Do you have your Pottery Collection insured?


A: Unfortunately we have direct experience with dealing with a fire that destroyed our home and our McCoy Collection of several hundred pieces.  We did have insurance coverage.  If we did not have coverage, the value in the Pottery would have been a total loss.  However, even with insurance, the challenges after the horrific event were certainly there.  We had our Collection formally appraised several years prior to the fire including photos of each piece in the appraisal.  This was a very important factor in working with the insurance company after the fact.  Current values of the pieces and also estimating replacement costs with additional consideration for sales tax, travel, etc. were all topics that had to be reviewed in great detail but having the photos and original appraisal as a base point to start was indeed a critical ingredient. 

So how do you determine the right person to do the appraisal?

A: We used an appraiser that also worked in the antiques and collectibles market for many years and that had access to all reference guides and other published information specific to our collection.


Are having photos of the individual pieces enough?

A: Every piece on our appraisal had an individual photo PLUS descriptive information that identified condition issues; reference book pages; value ranges; purchase invoices; etc.  The appraiser used all of this information in determining the final valuations.  Remember, the sharpness of the mold and quality of the glaze affects value so always add appropriate comments.


What if the pieces in the collection were photographed in groups instead of individually?

A: Photos of groups of pieces will never show the level of detail that a good close-up photo of an individual piece will.  Don’t take any chances … spend the time and do a thorough piece by piece documentation of your collection!

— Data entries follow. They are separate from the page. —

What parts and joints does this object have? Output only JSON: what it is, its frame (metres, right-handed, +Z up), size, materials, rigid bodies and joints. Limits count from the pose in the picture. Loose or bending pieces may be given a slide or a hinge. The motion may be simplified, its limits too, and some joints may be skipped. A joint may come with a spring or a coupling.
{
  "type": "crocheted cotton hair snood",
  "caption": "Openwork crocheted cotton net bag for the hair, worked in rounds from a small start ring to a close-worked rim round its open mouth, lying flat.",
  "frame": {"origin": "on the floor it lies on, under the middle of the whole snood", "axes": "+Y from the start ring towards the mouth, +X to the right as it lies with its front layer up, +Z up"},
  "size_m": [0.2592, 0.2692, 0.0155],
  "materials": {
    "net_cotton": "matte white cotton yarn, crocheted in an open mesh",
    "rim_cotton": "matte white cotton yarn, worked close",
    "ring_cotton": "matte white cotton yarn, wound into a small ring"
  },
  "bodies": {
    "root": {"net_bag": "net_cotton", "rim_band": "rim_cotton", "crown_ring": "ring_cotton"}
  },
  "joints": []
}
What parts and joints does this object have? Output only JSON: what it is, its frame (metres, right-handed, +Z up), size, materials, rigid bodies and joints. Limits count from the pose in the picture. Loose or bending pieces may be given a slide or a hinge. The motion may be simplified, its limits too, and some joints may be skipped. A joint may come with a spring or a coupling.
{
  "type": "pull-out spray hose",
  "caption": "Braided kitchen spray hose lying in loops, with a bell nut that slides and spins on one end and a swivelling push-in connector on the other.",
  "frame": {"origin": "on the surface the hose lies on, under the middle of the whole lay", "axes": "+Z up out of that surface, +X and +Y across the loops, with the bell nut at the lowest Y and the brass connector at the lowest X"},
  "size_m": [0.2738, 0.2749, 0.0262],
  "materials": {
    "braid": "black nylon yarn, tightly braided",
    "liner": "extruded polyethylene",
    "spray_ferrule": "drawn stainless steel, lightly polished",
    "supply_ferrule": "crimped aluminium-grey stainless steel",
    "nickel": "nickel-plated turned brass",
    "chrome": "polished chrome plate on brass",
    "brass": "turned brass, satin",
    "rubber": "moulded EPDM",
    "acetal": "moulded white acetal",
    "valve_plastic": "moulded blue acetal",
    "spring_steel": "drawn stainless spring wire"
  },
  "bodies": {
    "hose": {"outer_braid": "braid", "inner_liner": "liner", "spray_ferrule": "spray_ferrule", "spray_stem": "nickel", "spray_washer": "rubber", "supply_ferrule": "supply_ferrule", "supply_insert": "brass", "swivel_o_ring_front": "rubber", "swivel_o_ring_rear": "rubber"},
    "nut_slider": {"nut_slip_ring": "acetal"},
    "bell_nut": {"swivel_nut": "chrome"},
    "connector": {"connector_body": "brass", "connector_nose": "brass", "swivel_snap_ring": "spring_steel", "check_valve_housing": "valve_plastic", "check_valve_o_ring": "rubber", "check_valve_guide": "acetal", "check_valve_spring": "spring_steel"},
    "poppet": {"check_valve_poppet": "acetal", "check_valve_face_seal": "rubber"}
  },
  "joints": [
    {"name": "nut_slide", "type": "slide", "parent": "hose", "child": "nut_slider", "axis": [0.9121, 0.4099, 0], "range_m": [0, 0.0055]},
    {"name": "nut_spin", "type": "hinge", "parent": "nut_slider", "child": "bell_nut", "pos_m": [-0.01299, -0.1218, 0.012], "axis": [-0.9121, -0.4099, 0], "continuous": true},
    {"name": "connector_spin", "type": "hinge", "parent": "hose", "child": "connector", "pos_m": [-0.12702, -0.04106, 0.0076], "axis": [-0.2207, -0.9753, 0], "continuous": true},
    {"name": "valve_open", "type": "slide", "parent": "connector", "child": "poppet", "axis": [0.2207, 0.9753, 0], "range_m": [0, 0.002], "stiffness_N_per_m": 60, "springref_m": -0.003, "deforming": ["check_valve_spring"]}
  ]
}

If you had it all to do over; what different approaches might you have done?

A: Store information outside of your home … at your office, on “the cloud”, on a thumb drive in a safe deposit box, etc.  AND KEEP IT CURRENT as your collection grows.

 Fire Pic 4

As a conclusion, what is the recommendation to Society members for insuring their collection?


A: KNOW YOUR POLICY. Know the coverage levels and the procedures you’ll need to follow for a claim, and know whether or not you should increase your limits or list specific pieces as “scheduled items”.

And don’t forget the rest of your personal property.  Make it an annual event to take photos of absolutely everything in your home … open drawers, open closets and storerooms, open pantries … remember to photo every wall, every floor, everything.  Otherwise in a loss you’ll never remember every throw rug, every pillow, every doily, and each and every measuring spoon.